One way leaves can be caught within a stream is by getting snagged by another one of trees’ gifts to the streams: woody debris. Woody debris can include anything from a fallen tree trunk to smaller branches. You’ve probably seen instances where a large branch fell across a stream, resulting in a backup of other branches, twigs, and leaves. This buildup is called a debris dam, and it is another important feature of a healthy stream.

A debris dam of large branches catches leaves in a stream which then host macroinvertebrates and microbes.
Left: This debris dam was formed by larger branches intersecting across the stream. Water trickles through the leaves and through a few open gaps to the sides and under the leaf build up. Right: This leaf pack hides a plethora of tiny macroinvertebrates and microbes between the folded leaves. Photos: Rebecca Lauver.

Within a debris dam, you may notice that there are a lot of leaves piled up on each other. These piles are called leaf packs and they can also occur on a smaller scale behind rocks or smaller branches in a stream. Leaf packs are hot spots of macroinvertebrate and microbial activity and are locations where leaching, conditioning, and fragmentation can occur. If you are curious to learn more about leaf packs and discover some educational tools around leaf packs, check out the Stroud Center’s website for the Leaf Pack Network!

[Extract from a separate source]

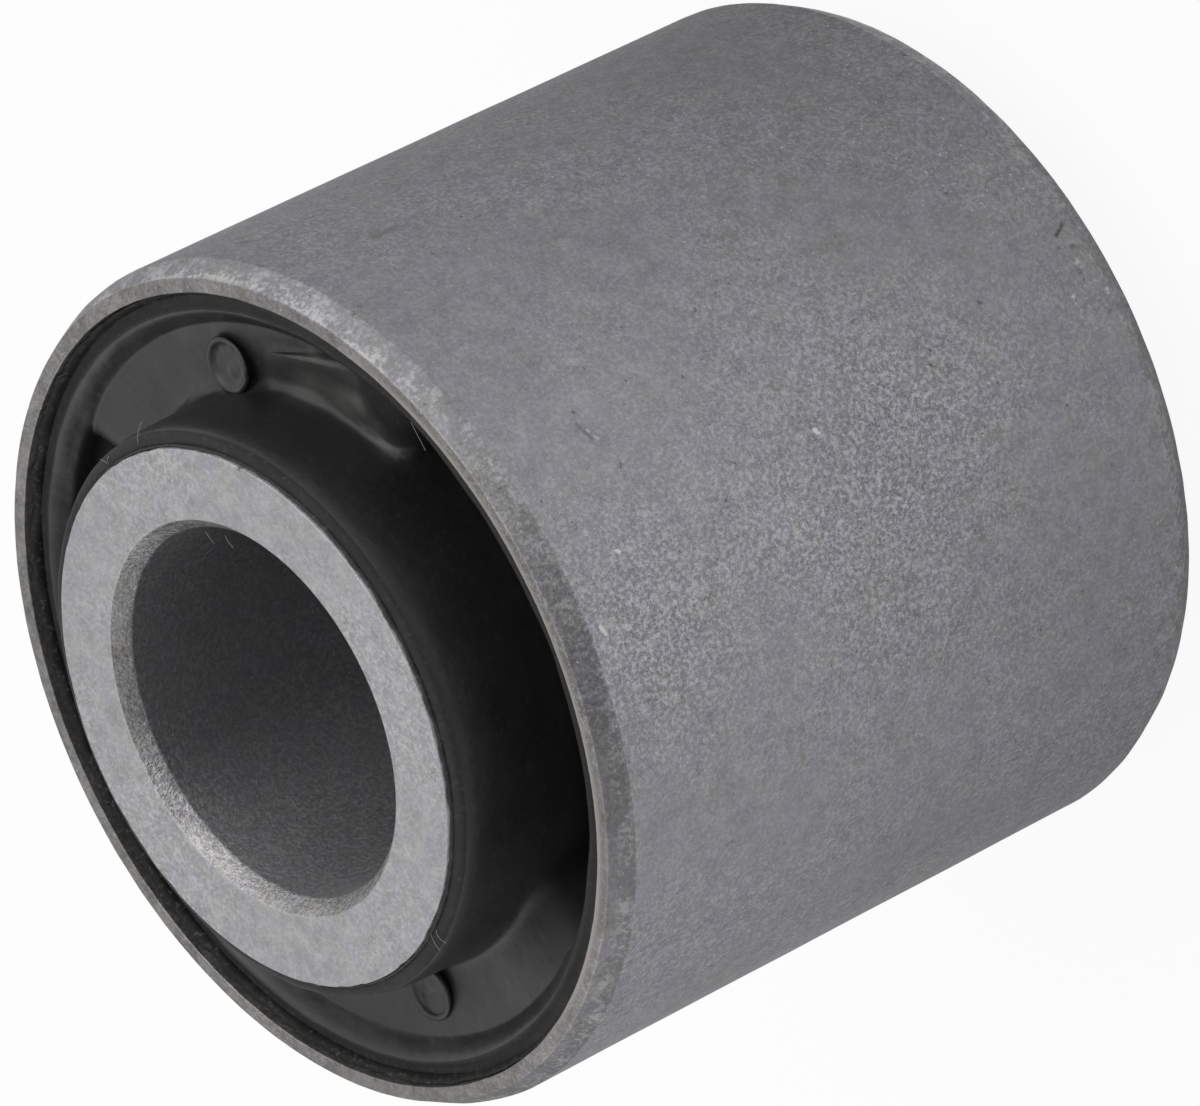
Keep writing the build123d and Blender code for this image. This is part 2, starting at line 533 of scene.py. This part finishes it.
def steel_finish(
        name, colours, base, grain, roughness, relief, mottle=0.45, specks=0.7, crest_wear_and_glint=None,
        rim_wear_and_glint=None, bare_and_lit_edge=None, painted_light_and_shade=(), scars=(), glints=()):
    """Phosphated steel: crystals, soft clouds, rubbed bright crystals, and dark specks and scratches.

    Grain and mottle are the contrast of the crystals and of the patches, and specks is the strength of the
    dark specks. The crest height and the radii of the rim and of the bare edge place bands where the steel
    is painted brighter, partly as wear and partly as painted highlight. Each row of the painted light and
    shade makes the tone lighter and darker along an axis: axis, first and last place, first and last tone.
    """
    crystal_contrast, grain_contrast, cloud_contrast = 0.45, 0.7, 0.14
    finish = Finish(name)
    clouds = finish.noise(STEEL_CLOUDS, detail=3)
    patches = finish.noise(STEEL_PATCHES, detail=3)
    crystals = finish.noise(STEEL_CRYSTALS, detail=2, roughness=0.6)
    fine = finish.noise(STEEL_GRAIN, detail=1)
    coarse_and_sparkle = clouds.ramp(0.4, 0.6, 0.6, 1.0)
    # Painted sparkle: the front patches get stronger crystals and more bright spots
    for place, reach in SPARKLE_PATCHES:
        coarse_and_sparkle = coarse_and_sparkle + finish.near(place, reach) * 1.1
    grains = (crystals.ramp(0.38, 0.72) - 0.3) * crystal_contrast + (fine - 0.5) * grain_contrast
    tone = (grains * coarse_and_sparkle + (patches - 0.5) * mottle) * grain + (clouds - 0.5) * cloud_contrast + 1.0
    # Painted light and shade: the tone is made lighter and darker along an axis
    for axis, first, last, first_tone, last_tone in painted_light_and_shade:
        tone = tone * getattr(finish, axis).ramp(first, last, first_tone, last_tone)
    cooler_base = [base[0] * 0.99, base[1] * 0.98, base[2] * 1.05]
    cooler = finish.noise(STEEL_TINTS, detail=1).ramp(0.35, 0.65)
    colour = finish.blend(base, cooler_base, cooler)
    colour = finish.vector_math("SCALE", {"Vector": colour, "Scale": tone})
    # Rubbed crystals and painted glints, both painted towards the light colour
    bright = finish.noise(STEEL_RUBBED, detail=3, roughness=0.75).ramp(0.62, 0.72) * coarse_and_sparkle
    bright = finish.strokes(glints, crystals.ramp(0.4, 0.56), bright)
    mottled = patches * crystals
    # Bright mottling along the crest of each chamfer, partly wear and partly painted glint
    if crest_wear_and_glint:
        near_crest = abs(abs(finish.z) - crest_wear_and_glint / MM - 0.25).ramp(0.5, 0.05)
        bright = bright + near_crest * mottled.ramp(0.22, 0.36) * 0.35
    # Bright mottling along the rim's edge, only on the side towards +Y: partly wear and partly painted
    # highlight
    if rim_wear_and_glint:
        near_rim = abs(finish.radius - rim_wear_and_glint / MM - 0.08).ramp(0.2, 0.0) * finish.y.ramp(9.0, 13.0)
        bright = bright + near_rim * mottled.ramp(0.2, 0.34) * 0.8
    dark = finish.noise(STEEL_SPECKS, detail=4, roughness=0.7).ramp(0.34, 0.29) * specks
    dark = finish.strokes(scars, crystals.ramp(0.3, 0.5), dark)
    colour = finish.blend(colour, colours.sleeve_rubbed_and_glint, bright * 0.8)
    colour = finish.blend(colour, colours.sleeve_dark, dark)
    if bare_and_lit_edge:
        # A light line along the inner edge of the rim, painted only towards +X: partly bare steel and partly
        # painted highlight
        bare_and_lit = (finish.radius + (patches - 0.5) * 0.2).ramp(bare_and_lit_edge / MM + 0.35, bare_and_lit_edge / MM)
        colour = finish.blend(colour, colours.rim_edge_bare_and_lit, bare_and_lit * finish.x.ramp(6.0, 12.0))
    finish.set({
        "Base Color": colour,
        "Metallic": 0.75,
        "Specular Tint": (0.4, 0.4, 0.4),
        "Roughness": roughness + (crystals - 0.5) * 0.3 - bright * 0.1,
        "Normal": finish.bump(crystals + fine * 0.4, relief),
    })
    return finish.material


def rubber_finish(name, colours, dustiness, roughness, gloss=0.5, marks=False):
    """Moulded black rubber: semi-gloss, with faint flow marks, and flecked with dust. The walls of the voids
    are painted lighter as painted light, and with marks the upper arm gets painted highlights.
    """
    finish = Finish(name)
    flow = finish.noise(RUBBER_FLOW, detail=3)
    pores = finish.noise(RUBBER_PORES, detail=2)
    flecks = finish.noise(RUBBER_FLECKS, detail=4, roughness=0.7).ramp(0.54, 0.68)
    # Painted light: the walls of the voids are painted towards the dust colour, fully towards -X and hardly
    # towards +X
    in_voids = abs(finish.x).ramp(8.0, 10.0) * abs(finish.z).ramp(12.6, 11.6)
    dust_and_painted_light = flecks * dustiness + in_voids * finish.x.ramp(-8, 8, 1.0, 0.05)
    relief = finish.bump(pores, 0.004 * MM, finish.bump(flow, 0.12 * MM))
    dull = 0.0
    if marks:
        # Painted highlights: light streaks on the upper arm and along its ridge, in the dust colour
        dust_and_painted_light = finish.strokes(RUBBER_PAINTED_HIGHLIGHTS, flow.ramp(0.2, 0.7), dust_and_painted_light)
        relief = flow_marks(finish, relief)
        dull = finish.near(*DULL_PATCH) * 0.35
    finish.set({
        "Base Color": finish.blend(colours.rubber, colours.rubber_dust_and_light, dust_and_painted_light),
        "Roughness": (flow - 0.5) * 0.3 + flecks * dustiness * 0.3 + dull + roughness,
        "Specular IOR Level": gloss,
        "Normal": relief,
    })
    return finish.material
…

Just as there are different mixtures of tea for human consumption, there are also different mixtures of watershed tea. The varying species of leaves falling into streams create unique mixtures for the organisms awaiting their own tea. This is another reason why encouraging native species along streams is crucial; the organisms within the stream rely on a specific tea combination that nonnative leaves can’t create.

Cranefly and stonefly larvae on submerged leaf packs.
Left: A cranefly was hiding out under a submerged leaf pack. Right: If you look closely, you can see a small stonefly within the red circle on this oak leaf. Photo: Rebecca Lauver

Different species of tree leaves also decompose in their own way. For instance, alder leaves generally decompose quickly while some species like oaks take much longer due to the chemical and physical properties of their leaves. Having a diversity of native leaves within a stream supports a diversity of organisms.

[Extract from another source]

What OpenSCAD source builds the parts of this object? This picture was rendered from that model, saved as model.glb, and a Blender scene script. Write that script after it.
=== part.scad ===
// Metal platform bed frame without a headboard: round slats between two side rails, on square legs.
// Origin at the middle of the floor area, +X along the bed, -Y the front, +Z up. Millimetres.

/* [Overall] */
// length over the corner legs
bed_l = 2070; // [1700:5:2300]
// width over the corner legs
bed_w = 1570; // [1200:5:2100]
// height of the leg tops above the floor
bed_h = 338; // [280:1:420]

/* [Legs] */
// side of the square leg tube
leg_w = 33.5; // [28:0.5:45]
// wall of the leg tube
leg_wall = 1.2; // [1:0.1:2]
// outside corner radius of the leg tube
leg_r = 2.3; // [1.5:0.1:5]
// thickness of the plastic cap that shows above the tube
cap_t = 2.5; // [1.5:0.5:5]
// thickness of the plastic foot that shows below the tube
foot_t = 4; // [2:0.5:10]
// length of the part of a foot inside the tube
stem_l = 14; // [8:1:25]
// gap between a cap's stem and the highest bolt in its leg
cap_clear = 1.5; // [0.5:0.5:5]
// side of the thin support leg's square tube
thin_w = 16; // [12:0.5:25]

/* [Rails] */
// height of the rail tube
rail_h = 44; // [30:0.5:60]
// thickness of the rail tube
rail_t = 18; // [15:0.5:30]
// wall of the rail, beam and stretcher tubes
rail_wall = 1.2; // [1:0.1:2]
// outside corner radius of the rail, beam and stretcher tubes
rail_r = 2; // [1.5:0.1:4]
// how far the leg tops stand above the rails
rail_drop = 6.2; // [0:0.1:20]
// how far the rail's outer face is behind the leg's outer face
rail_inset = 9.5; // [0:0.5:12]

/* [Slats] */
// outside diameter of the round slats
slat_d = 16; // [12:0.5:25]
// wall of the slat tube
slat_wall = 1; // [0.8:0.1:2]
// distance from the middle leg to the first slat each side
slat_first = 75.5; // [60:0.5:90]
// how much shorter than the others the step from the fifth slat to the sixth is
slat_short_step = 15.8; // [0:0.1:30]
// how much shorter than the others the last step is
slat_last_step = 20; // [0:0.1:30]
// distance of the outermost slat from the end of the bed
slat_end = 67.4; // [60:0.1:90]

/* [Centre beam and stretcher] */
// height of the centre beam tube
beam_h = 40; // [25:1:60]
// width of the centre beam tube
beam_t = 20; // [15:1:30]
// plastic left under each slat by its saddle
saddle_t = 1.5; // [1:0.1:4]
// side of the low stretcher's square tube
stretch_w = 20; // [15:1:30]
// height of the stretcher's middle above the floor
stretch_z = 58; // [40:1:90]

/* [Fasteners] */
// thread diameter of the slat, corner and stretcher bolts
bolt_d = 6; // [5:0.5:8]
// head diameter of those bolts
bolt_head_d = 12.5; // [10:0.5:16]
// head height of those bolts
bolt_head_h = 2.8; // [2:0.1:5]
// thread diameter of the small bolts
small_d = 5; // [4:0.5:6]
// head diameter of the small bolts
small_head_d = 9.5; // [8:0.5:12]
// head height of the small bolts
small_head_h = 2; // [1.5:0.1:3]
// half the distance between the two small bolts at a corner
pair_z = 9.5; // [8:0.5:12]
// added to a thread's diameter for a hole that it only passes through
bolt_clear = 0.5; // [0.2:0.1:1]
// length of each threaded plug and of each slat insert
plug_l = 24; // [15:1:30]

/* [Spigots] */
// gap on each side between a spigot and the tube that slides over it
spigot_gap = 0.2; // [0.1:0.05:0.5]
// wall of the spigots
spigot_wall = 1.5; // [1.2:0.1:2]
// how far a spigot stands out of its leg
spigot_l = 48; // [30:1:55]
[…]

There are many potential paths for the deciduous leaf once detached from a tree after a spring and summer of growth. Perhaps it fell to the ground in your backyard where it provides cover for small critters through the winter, or in an upland forest where it will gradually turn into soil through terrestrial processes that mirror aquatic ones. Or perhaps it fell into your neighbor’s stream, where it will now be leached, conditioned, and fragmented by the awaiting aquatic organisms. Whatever its path, this leaf now gives its nutrients back to the local ecosystem — an essential gift to the stream.


Rebecca Lauver followed her own unique path. While a high school student at Lancaster Mennonite School, she heard a presentation by a Stroud Center staff person and learned about the organization’s entomology internship program. Thereafter at Messiah College, she joined the Stroud Center’s entomology intern team for three successive years. Now a forest projects coordinator with the Alliance for the Chesapeake Bay, Lauver protects Pennsylvania streams by implementing reforestation projects.

Rebecca Lauver in front of rain gardens on the Stroud Center campus.
Rebecca Lauver in front of native plant rain gardens on the Stroud Center campus.

A version of this article first appeared on the Alliance for the Chesapeake Bay blog and is reprinted with permission.